Legal scholars and international law experts have argued that a municipal arrest attempt would be preempted by federal authority over diplomatic immunity determinations. The executive branch in Washington, not city governments, controls that determination, and the constitutional doctrine of federal supremacy in foreign affairs has been invoked in prior cases to block state and local actions conflicting with U.S. diplomatic commitments.

Mamdani, a Democratic Socialist who defeated former Governor Andrew Cuomo in last year’s Democratic primary and took office in January 2026, has made his opposition to Israel’s military campaign in Gaza a defining feature of his mayoralty. His election drew significant international attention as a signal of shifting sentiment within the Democratic coalition, particularly in a city home to one of the largest Jewish communities outside Israel. He has publicly called the campaign in Gaza a genocide, language the Israeli and U.S. governments reject. The political dynamics around Israel in the Democratic Party have grown visibly sharper in recent months; this week, AIPAC froze fundraising for Democrats who voted to strip $3.3 billion in Israel aid.

Netanyahu is expected to travel to New York for UNGA in late September, scheduling permitting.
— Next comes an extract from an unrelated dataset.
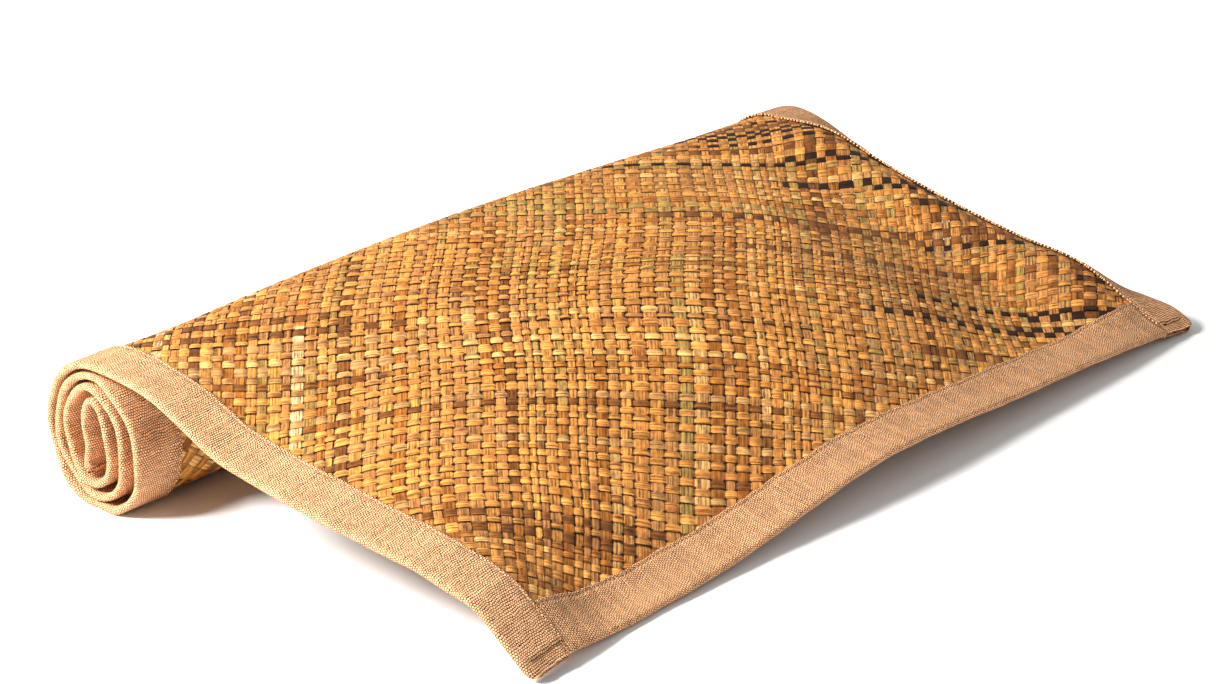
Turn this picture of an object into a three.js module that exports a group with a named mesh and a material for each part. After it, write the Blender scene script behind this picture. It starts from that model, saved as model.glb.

His office did not respond to a request for comment on Saturday.

The United Kingdom has also indicated it would be legally obligated to enforce the warrant if Netanyahu traveled to British territory, a significant departure from the ambiguity it maintained through much of 2025. The trend across Europe toward enforcement stands in marked contrast to the posture of the United States, where no federal official has suggested any willingness to act on the warrant.

Whether Mamdani’s legal department will identify any viable mechanism under existing constitutional and diplomatic constraints, or conclude that the city’s authority does not extend to the question, remains unanswered. The mayor did not set a timeline for reaching a conclusion.